__What to produce__: Wherever the string "bends" appears in the listing, copy that line.

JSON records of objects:
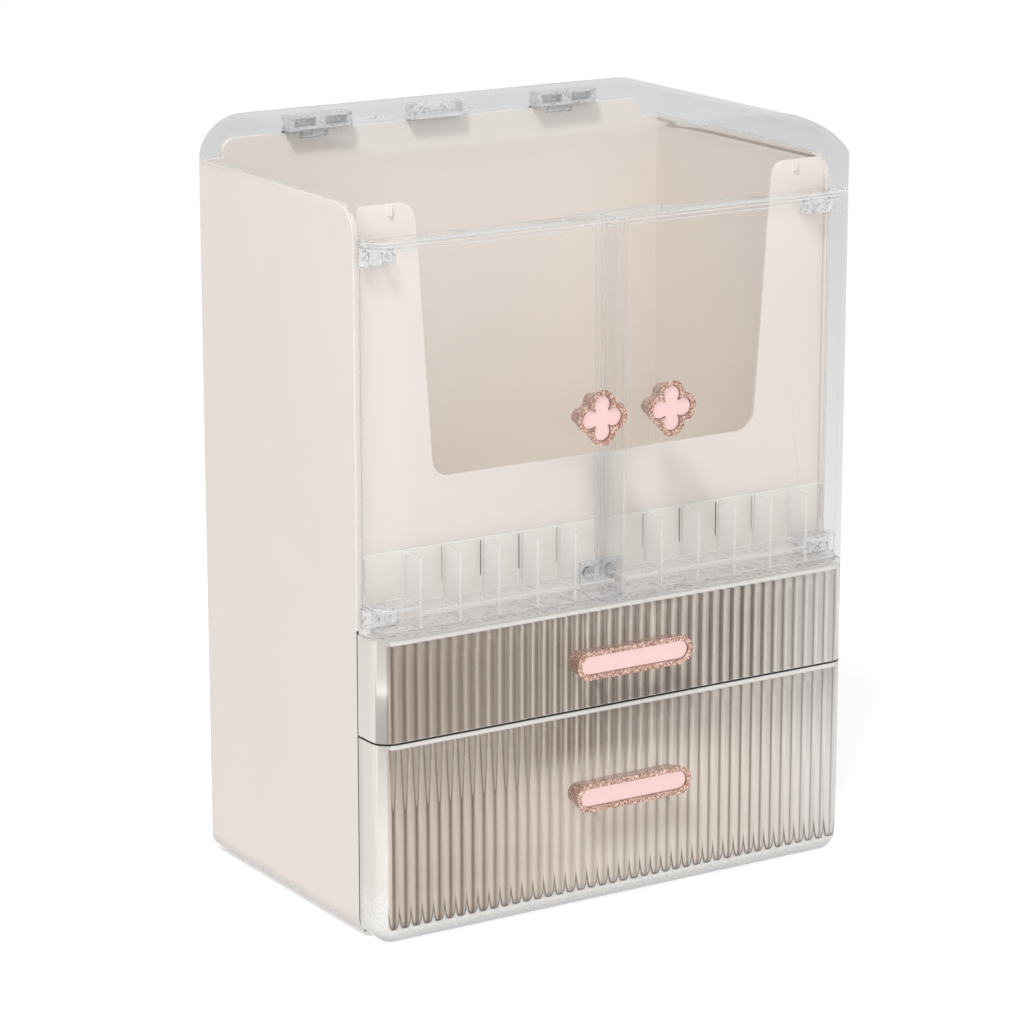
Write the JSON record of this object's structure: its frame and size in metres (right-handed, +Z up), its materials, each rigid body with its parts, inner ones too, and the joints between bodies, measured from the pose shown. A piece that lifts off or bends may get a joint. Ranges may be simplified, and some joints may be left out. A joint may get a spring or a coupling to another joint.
{
  "type": "makeup organizer",
  "caption": "Tabletop makeup cabinet with a clear flip lid, clear hinged doors with lipstick racks, a tall open compartment and clear drawers with fluted fronts.",
  "frame": {"origin": "middle of the object's whole width and depth, handles and hinge barrels included, on the surface it stands on", "axes": "+Z up, the doors and drawers face -Y, +X to the right of somebody who faces them"},
  "size_m": [0.26, 0.1794, 0.361],
  "materials": {
    "cream_plastic": "satin moulded plastic",
    "clear_plastic": "clear polished plastic",
    "fluted_plastic": "clear plastic with a fluted back",
    "glitter_plastic": "rose-gold glitter under clear gloss",
    "pink_enamel": "soft pink gloss",
    "bright_steel": "brushed",
    "foot_rubber": "matte"
  },
  "bodies": {
    "cabinet": {"cabinet_shell": "cream_plastic", "compartment_floor": "cream_plastic", "drawer_shelf": "cream_plastic", "front_board": "cream_plastic", "left_top_bracket": "clear_plastic", "left_bottom_bracket": "clear_plastic", "right_top_bracket": "clear_plastic", "right_bottom_bracket": "clear_plastic", "bracket_screws": "clear_plastic", "door_catch": "clear_plastic", "catch_magnets": "bright_steel", "lid_hinge_pins": "clear_plastic", "rubber_feet": "foot_rubber"},
    "lid": {"lid_cover": "clear_plastic", "left_lid_hinge": "clear_plastic", "right_lid_hinge": "clear_plastic"},
    "left_door": {"left_door_panel": "clear_plastic", "left_lipstick_rack": "clear_plastic", "left_door_pins": "clear_plastic", "left_strike_disc": "bright_steel", "left_knob_rim": "glitter_plastic", "left_knob_inlay": "pink_enamel", "left_knob_screw": "bright_steel"},
    "right_door": {"right_door_panel": "clear_plastic", "right_lipstick_rack": "clear_plastic", "right_door_pins": "clear_plastic", "right_strike_disc": "bright_steel", "right_knob_rim": "glitter_plastic", "right_knob_inlay": "pink_enamel", "right_knob_screw": "bright_steel"},
    "top_drawer": {"top_drawer_front": "fluted_plastic", "top_drawer_tray": "clear_plastic", "top_handle_rim": "glitter_plastic", "top_handle_inlay": "pink_enamel", "top_handle_screws": "bright_steel"},
    "bottom_drawer": {"bottom_drawer_front": "fluted_plastic", "bottom_drawer_tray": "clear_plastic", "bottom_handle_rim": "glitter_plastic", "bottom_handle_inlay": "pink_enamel", "bottom_handle_screws": "bright_steel"}
  },
  "joints": [
    {"name": "lid_hinge", "type": "hinge", "parent": "cabinet", "child": "lid", "pos_m": [0, 0.08675, 0.3495], "axis": [-1, 0, 0], "range_deg": [0, 105]},
    {"name": "left_door_hinge", "type": "hinge", "parent": "cabinet", "child": "left_door", "pos_m": [-0.1262, -0.06205, 0.2364], "axis": [0, 0, -1], "range_deg": [0, 92]},
    {"name": "right_door_hinge", "type": "hinge", "parent": "cabinet", "child": "right_door", "pos_m": [0.1262, -0.06205, 0.2364], "axis": [0, 0, 1], "range_deg": [0, 92]},
    {"name": "top_drawer_slide", "type": "slide", "parent": "cabinet", "child": "top_drawer", "axis": [0, -1, 0], "range_m": [0, 0.13]},
    {"name": "bottom_drawer_slide", "type": "slide", "parent": "cabinet", "child": "bottom_drawer", "axis": [0, -1, 0], "range_m": [0, 0.13]}
  ]
}
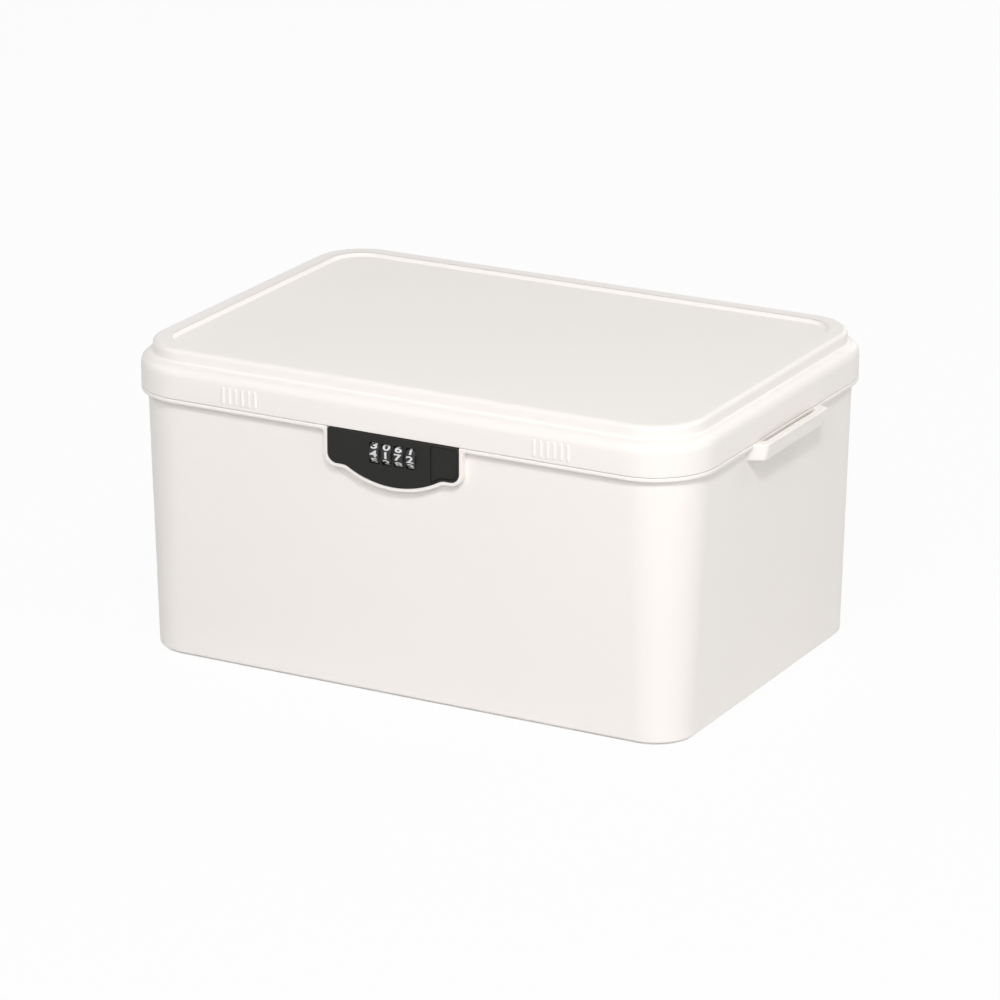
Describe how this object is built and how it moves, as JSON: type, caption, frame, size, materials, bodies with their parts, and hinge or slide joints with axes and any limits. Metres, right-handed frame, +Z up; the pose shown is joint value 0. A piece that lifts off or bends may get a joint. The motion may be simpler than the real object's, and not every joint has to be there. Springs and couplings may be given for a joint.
{
  "type": "combination lock box",
  "caption": "Moulded storage box with a rear-hinged lid, side handles and a combination lock whose sliding bolt enters a catch on the lid.",
  "frame": {"origin": "middle of the flat underside", "axes": "+X to the right seen from the front, the lock on the -Y side, the hinges on the +Y side, +Z up"},
  "size_m": [0.396, 0.2759, 0.194],
  "materials": {
    "shell": "smooth white injection-moulded plastic with a soft gloss",
    "lock_black": "black moulded plastic with a fine matt texture",
    "dial_black": "satin black number wheels with white digits",
    "inner_grey": "grey moulded plastic",
    "steel": "bright zinc-plated steel",
    "spring_steel": "rolled spring steel"
  },
  "bodies": {
    "box": {"tub": "shell", "hinge_pin_left": "steel", "hinge_pin_right": "steel", "faceplate": "lock_black", "lock_case": "lock_black", "lock_cover": "lock_black", "lock_screws": "steel", "cover_screws": "steel", "detent_spring": "spring_steel"},
    "lid": {"lid": "shell", "catch": "steel", "catch_screws": "steel"},
    "dial_1": {"dial_wheel_1": "dial_black", "dial_core_1": "inner_grey"},
    "dial_2": {"dial_wheel_2": "dial_black", "dial_core_2": "inner_grey"},
    "dial_3": {"dial_wheel_3": "dial_black", "dial_core_3": "inner_grey"},
    "dial_4": {"dial_wheel_4": "dial_black", "dial_core_4": "inner_grey"},
    "slider": {"slider_button": "lock_black", "slide_carriage": "inner_grey", "spindle": "steel", "latch_bolt": "steel"},
    "reset": {"reset_button": "inner_grey"}
  },
  "joints": [
    {"name": "lid_hinge", "type": "hinge", "parent": "box", "child": "lid", "pos_m": [0, 0.138, 0.163], "axis": [-1, 0, 0], "range_deg": [0, 100]},
    {"name": "dial_1_turn", "type": "hinge", "parent": "box", "child": "dial_1", "pos_m": [-0.01215, -0.1254, 0.1536], "axis": [1, 0, 0], "continuous": true},
    {"name": "dial_2_turn", "type": "hinge", "parent": "box", "child": "dial_2", "pos_m": [-0.00405, -0.1254, 0.1536], "axis": [1, 0, 0], "continuous": true},
    {"name": "dial_3_turn", "type": "hinge", "parent": "box", "child": "dial_3", "pos_m": [0.00405, -0.1254, 0.1536], "axis": [1, 0, 0], "continuous": true},
    {"name": "dial_4_turn", "type": "hinge", "parent": "box", "child": "dial_4", "pos_m": [0.01215, -0.1254, 0.1536], "axis": [1, 0, 0], "continuous": true},
    {"name": "slider_slide", "type": "slide", "parent": "box", "child": "slider", "axis": [-1, 0, 0], "range_m": [0, 0.004]},
    {"name": "reset_press", "type": "slide", "parent": "box", "child": "reset", "axis": [0, -1, 0], "range_m": [0, 0.0015], "stiffness_N_per_m": 200}
  ]
}
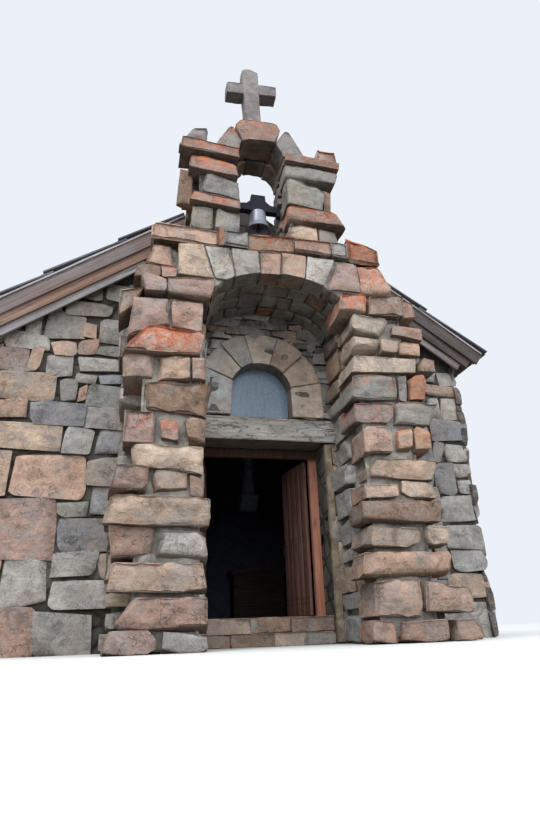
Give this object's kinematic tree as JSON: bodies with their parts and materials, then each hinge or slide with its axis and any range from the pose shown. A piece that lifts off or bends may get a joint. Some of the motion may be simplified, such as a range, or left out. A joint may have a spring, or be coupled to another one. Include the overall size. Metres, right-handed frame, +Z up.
{
  "type": "small mountain chapel",
  "caption": "Small rubble-stone chapel with a deep arched porch, an open bell gable topped by a cross, a steep boarded roof, a double door and a bell that swings.",
  "frame": {"origin": "on the ground, in the middle of the footprint's box", "axes": "+Z up, -Y out of the front of the building, +X to the right as seen from the front"},
  "size_m": [6.7, 6.98, 7.6034],
  "materials": {
    "rubble_stone": "rough coursed rubble, grey-green, with dark joints",
    "porch_stone": "rough pink and tan blocks with orange lichen",
    "dressed_stone": "dressed grey and beige stone",
    "weathered_timber": "weathered grey-brown boards and beams",
    "roof_boards": "dark grey weathered roofing boards",
    "door_timber": "red-brown weathered planks",
    "dark_iron": "dark rusty iron",
    "bell_bronze": "dull dark bronze",
    "window_glass": "cloudy blue-grey glass"
  },
  "bodies": {
    "chapel": {"floor_slab": "rubble_stone", "door_sill": "rubble_stone", "front_wall_left": "rubble_stone", "front_wall_right": "rubble_stone", "front_gable": "rubble_stone", "side_wall_left": "rubble_stone", "side_wall_right": "rubble_stone", "rear_wall": "rubble_stone", "door_lintel": "weathered_timber", "window_ring": "dressed_stone", "window_pane": "window_glass", "door_frame": "door_timber", "door_pintles": "dark_iron", "porch_pier_left": "porch_stone", "porch_pier_right": "porch_stone", "porch_arch": "dressed_stone", "porch_shoulder_left": "porch_stone", "porch_shoulder_right": "porch_stone", "coping": "porch_stone", "end_block": "porch_stone", "bell_pier_left": "porch_stone", "bell_pier_right": "porch_stone", "bell_arch": "dressed_stone", "cross": "dressed_stone", "bell_bearings": "dark_iron", "roofing_left": "roof_boards", "roofing_right": "roof_boards", "roof_deck_left": "weathered_timber", "roof_deck_right": "weathered_timber", "ridge_beam": "weathered_timber", "purlins": "weathered_timber", "wall_plates": "weathered_timber", "verge_boards_front": "weathered_timber", "verge_boards_rear": "weathered_timber", "ridge_cap": "roof_boards", "altar": "dressed_stone", "figure": "dressed_stone"},
    "left_door": {"door_leaf_left": "door_timber", "door_hinges_left": "dark_iron"},
    "right_door": {"door_leaf_right": "door_timber", "door_hinges_right": "dark_iron", "door_lock": "dark_iron"},
    "swinging_bell": {"bell_yoke": "dark_iron", "bell": "bell_bronze", "bell_clapper": "dark_iron"}
  },
  "joints": [
    {"name": "left_door_swing", "type": "hinge", "parent": "chapel", "child": "left_door", "pos_m": [-0.53, -1.952, 1.2], "axis": [0, 0, 1], "range_deg": [-80, 15]},
    {"name": "right_door_swing", "type": "hinge", "parent": "chapel", "child": "right_door", "pos_m": [0.87, -1.952, 1.2], "axis": [0, 0, -1], "range_deg": [-80, 15]},
    {"name": "bell_swing", "type": "hinge", "parent": "chapel", "child": "swinging_bell", "pos_m": [0.05, -3.1, 5.2], "axis": [1, 0, 0], "range_deg": [-35, 35]}
  ]
}
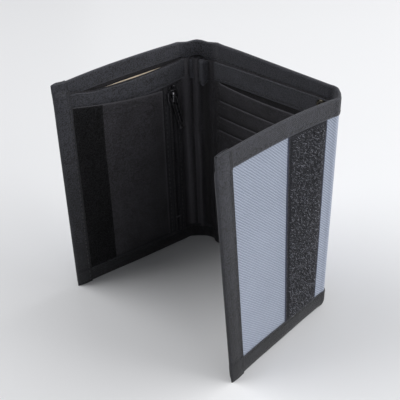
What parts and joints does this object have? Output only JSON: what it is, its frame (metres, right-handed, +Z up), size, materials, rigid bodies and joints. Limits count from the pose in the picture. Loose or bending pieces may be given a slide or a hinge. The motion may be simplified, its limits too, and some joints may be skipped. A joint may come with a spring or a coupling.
{
  "type": "trifold wallet",
  "caption": "Trifold fabric wallet that stands open, with zipped coin pocket, card slots, full-length bill compartment, chain eyelet and hook-and-loop closure.",
  "frame": {"origin": "centre of the middle panel's bottom edge, on the face that the wallet stands on", "axes": "+Z up, +X along the middle panel from fold A to fold B, +Y out of the middle panel's back; the wallet opens towards -Y"},
  "size_m": [0.1104, 0.0864, 0.125],
  "materials": {
    "outer_twill": "blue-grey diagonal twill, slightly sheened",
    "black_nylon": "matte plain-weave nylon",
    "binding_tape": "folded woven tape, stitched",
    "hook_tape": "hook half of a touch fastener, glinting hooks between plain selvedges",
    "loop_tape": "loop half of a touch fastener, fuzzy pile",
    "zip_tape": "woven zip tape",
    "zip_coil": "moulded nylon coil",
    "zip_metal": "black lacquered metal, edges worn bright",
    "eyelet_metal": "antique dark brass",
    "kraft_card": "uncoated kraft",
    "clear_film": "clear flexible film"
  },
  "bodies": {
    "middle_panel": {"middle_outer_cover": "outer_twill", "middle_bill_lining": "black_nylon", "middle_inner_wall": "black_nylon", "middle_top_inner_binding": "binding_tape", "middle_bottom_binding": "binding_tape", "middle_top_outer_binding": "binding_tape", "card_slot_1": "black_nylon", "card_slot_2": "black_nylon", "card_slot_3": "black_nylon", "card_slot_4": "black_nylon", "chain_eyelet": "eyelet_metal", "eyelet_washer": "eyelet_metal"},
    "fold_a": {"fold_a_outer_cover": "outer_twill", "fold_a_bill_lining": "black_nylon", "fold_a_inner_cloth": "black_nylon", "fold_a_top_inner_binding": "binding_tape", "fold_a_bottom_binding": "binding_tape", "fold_a_top_outer_binding": "binding_tape"},
    "left_panel": {"left_outer_cover": "outer_twill", "left_bill_lining": "black_nylon", "left_inner_wall": "black_nylon", "left_top_inner_binding": "binding_tape", "left_bottom_binding": "binding_tape", "left_top_outer_binding": "binding_tape", "left_side_binding": "binding_tape", "coin_pocket_front": "black_nylon", "loop_strip": "loop_tape", "zip_tape_pocket_side": "zip_tape", "zip_coil_pocket_side": "zip_coil", "zip_top_stop_pocket_side": "zip_metal", "zip_tape_fold_side": "zip_tape", "zip_coil_fold_side": "zip_coil", "zip_top_stop_fold_side": "zip_metal", "zip_bottom_stop": "zip_metal", "zip_facing_strip": "black_nylon"},
    "zip_slider": {"zip_slider": "zip_metal"},
    "zip_pull": {"zip_pull": "zip_metal"},
    "insert_card": {"insert_card": "kraft_card"},
    "fold_b": {"fold_b_outer_cover": "outer_twill", "fold_b_bill_lining": "black_nylon", "fold_b_inner_cloth": "black_nylon", "fold_b_top_inner_binding": "binding_tape", "fold_b_bottom_binding": "binding_tape", "fold_b_top_outer_binding": "binding_tape"},
    "right_panel": {"right_outer_cover": "outer_twill", "right_bill_lining": "black_nylon", "right_inner_wall": "black_nylon", "right_top_inner_binding": "binding_tape", "right_bottom_binding": "binding_tape", "right_top_outer_binding": "binding_tape", "right_side_binding": "binding_tape", "hook_strip": "hook_tape", "window_pocket_frame": "black_nylon", "window_film": "clear_film"}
  },
  "joints": [
    {"name": "fold_a_outer", "type": "hinge", "parent": "middle_panel", "child": "fold_a", "pos_m": [-0.0375, 0.0022, 0], "axis": [0, 0, 1], "range_deg": [-39.75, 50.25]},
    {"name": "fold_a_inner", "type": "hinge", "parent": "fold_a", "child": "left_panel", "pos_m": [-0.05134, -0.00931, 0], "axis": [0, 0, 1], "range_deg": [-39.75, 50.25]},
    {"name": "fold_b_outer", "type": "hinge", "parent": "middle_panel", "child": "fold_b", "pos_m": [0.0375, 0.0022, 0], "axis": [0, 0, -1], "range_deg": [-47, 43]},
    {"name": "fold_b_inner", "type": "hinge", "parent": "fold_b", "child": "right_panel", "pos_m": [0.045, -0.00584, 0], "axis": [0, 0, -1], "range_deg": [-47, 43]},
    {"name": "zip_slide", "type": "slide", "parent": "left_panel", "child": "zip_slider", "axis": [0, 0, -1], "range_m": [0, 0.072]},
    {"name": "pull_swing", "type": "hinge", "parent": "zip_slider", "child": "zip_pull", "pos_m": [-0.04719, -0.01974, 0.0982], "axis": [-0.1776, -0.9581, -0.225], "range_deg": [0, 180]},
    {"name": "card_lift", "type": "slide", "parent": "left_panel", "child": "insert_card", "axis": [0, 0, 1], "range_m": [0, 0.11]}
  ]
}
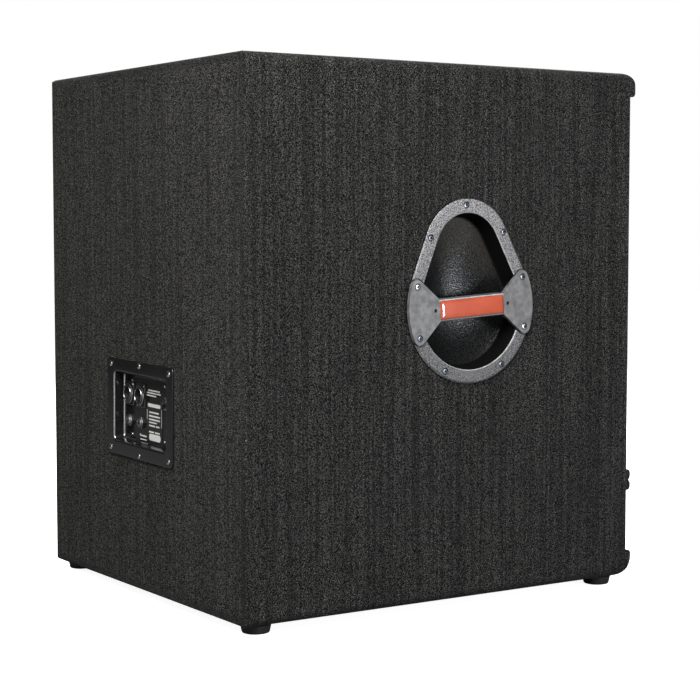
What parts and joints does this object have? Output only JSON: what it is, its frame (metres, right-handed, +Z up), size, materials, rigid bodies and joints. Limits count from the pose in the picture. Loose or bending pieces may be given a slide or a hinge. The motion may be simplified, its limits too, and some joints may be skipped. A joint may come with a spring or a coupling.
{
  "type": "subwoofer cabinet",
  "caption": "Carpet-covered bass-reflex subwoofer box: grille and slot port in front, recessed bar handles in the sides, jack plate behind, rubber feet.",
  "frame": {"origin": "on the floor, under the middle of the box's outline", "axes": "+Z up, front with grille and port toward -Y, jack plate toward +Y, +X across the width"},
  "size_m": [0.565, 0.615, 0.696],
  "materials": {
    "carpet": "ribbed needle-felt carpet, matt",
    "plywood": "birch plywood, sealed",
    "grille_steel": "black powder coat, fine texture",
    "zinc": "bright zinc plate",
    "rubber": "matt black",
    "handle_plastic": "grained dark grey moulding",
    "bar_plastic": "smooth dark grey moulding",
    "black_plastic": "satin black moulding",
    "plate_plastic": "gloss black moulding",
    "badge": "clear-domed red, blank",
    "basket_alloy": "black painted casting",
    "cone_paper": "treated paper pulp, matt",
    "spider_cloth": "resin-treated cloth",
    "ferrite": "sintered ferrite, dark grey",
    "copper": "enamelled copper wire",
    "circuit_board": "green solder mask",
    "label": "blank pale print on black",
    "cable_sheath": "black sheath"
  },
  "bodies": {
    "root": {"back_panel": "plywood", "bottom_panel": "plywood", "bottom_rail": "plywood", "breaker_body": "black_plastic", "carpet_cover": "carpet", "carpet_rear": "carpet", "crossover_board": "circuit_board", "crossover_capacitor": "black_plastic", "crossover_coil": "copper", "foot_front_left": "rubber", "foot_front_right": "rubber", "foot_rear_left": "rubber", "foot_rear_right": "rubber", "foot_screw_front_left": "zinc", "foot_screw_front_right": "zinc", "foot_screw_rear_left": "zinc", "foot_screw_rear_right": "zinc", "front_baffle": "plywood", "grille": "grille_steel", "handle_badge_left": "badge", "handle_badge_right": "badge", "handle_bar_left": "bar_plastic", "handle_bar_right": "bar_plastic", "handle_cup_left": "handle_plastic", "handle_cup_right": "handle_plastic", "input_cable": "cable_sheath", "jack_plate": "plate_plastic", "left_panel": "plywood", "mid_rail": "plywood", "phone_jack_1": "black_plastic", "phone_jack_2": "black_plastic", "plate_screw_1": "zinc", "plate_screw_2": "zinc", "plate_screw_3": "zinc", "plate_screw_4": "zinc", "plate_screw_5": "zinc", "plate_screw_6": "zinc", "pole_socket": "black_plastic", "port_divider": "plywood", "port_shelf": "plywood", "rating_label": "label", "right_panel": "plywood", "speaker_cable": "cable_sheath", "speaker_socket_1": "black_plastic", "speaker_socket_2": "black_plastic", "top_panel": "plywood", "top_rail": "plywood", "window_brace": "plywood", "woofer_back_plate": "zinc", "woofer_basket": "basket_alloy", "woofer_gasket": "rubber", "woofer_magnet": "ferrite", "woofer_spider": "spider_cloth", "woofer_surround": "rubber", "woofer_terminal": "black_plastic", "woofer_top_plate": "zinc"},
    "cone": {"woofer_cone": "cone_paper", "woofer_dust_cap": "cone_paper", "woofer_voice_coil": "copper"},
    "button": {"reset_button": "black_plastic"}
  },
  "joints": [
    {"name": "cone_travel", "type": "slide", "parent": "root", "child": "cone", "axis": [0, -1, 0], "range_m": [-0.009, 0.009], "stiffness_N_per_m": 2500, "deforming": ["woofer_surround", "woofer_spider"]},
    {"name": "reset_button", "type": "slide", "parent": "root", "child": "button", "axis": [0, -1, 0], "range_m": [0, 0.003], "stiffness_N_per_m": 300}
  ]
}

__Worked solution__:
Write the JSON record of this object's structure: its frame and size in metres (right-handed, +Z up), its materials, each rigid body with its parts, inner ones too, and the joints between bodies, measured from the pose shown. A piece that lifts off or bends may get a joint. Ranges may be simplified, and some joints may be left out. A joint may get a spring or a coupling to another joint.
Describe how this object is built and how it moves, as JSON: type, caption, frame, size, materials, bodies with their parts, and hinge or slide joints with axes and any limits. Metres, right-handed frame, +Z up; the pose shown is joint value 0. A piece that lifts off or bends may get a joint. The motion may be simpler than the real object's, and not every joint has to be there. Springs and couplings may be given for a joint.
Give this object's kinematic tree as JSON: bodies with their parts and materials, then each hinge or slide with its axis and any range from the pose shown. A piece that lifts off or bends may get a joint. Some of the motion may be simplified, such as a range, or left out. A joint may have a spring, or be coupled to another one. Include the overall size. Metres, right-handed frame, +Z up.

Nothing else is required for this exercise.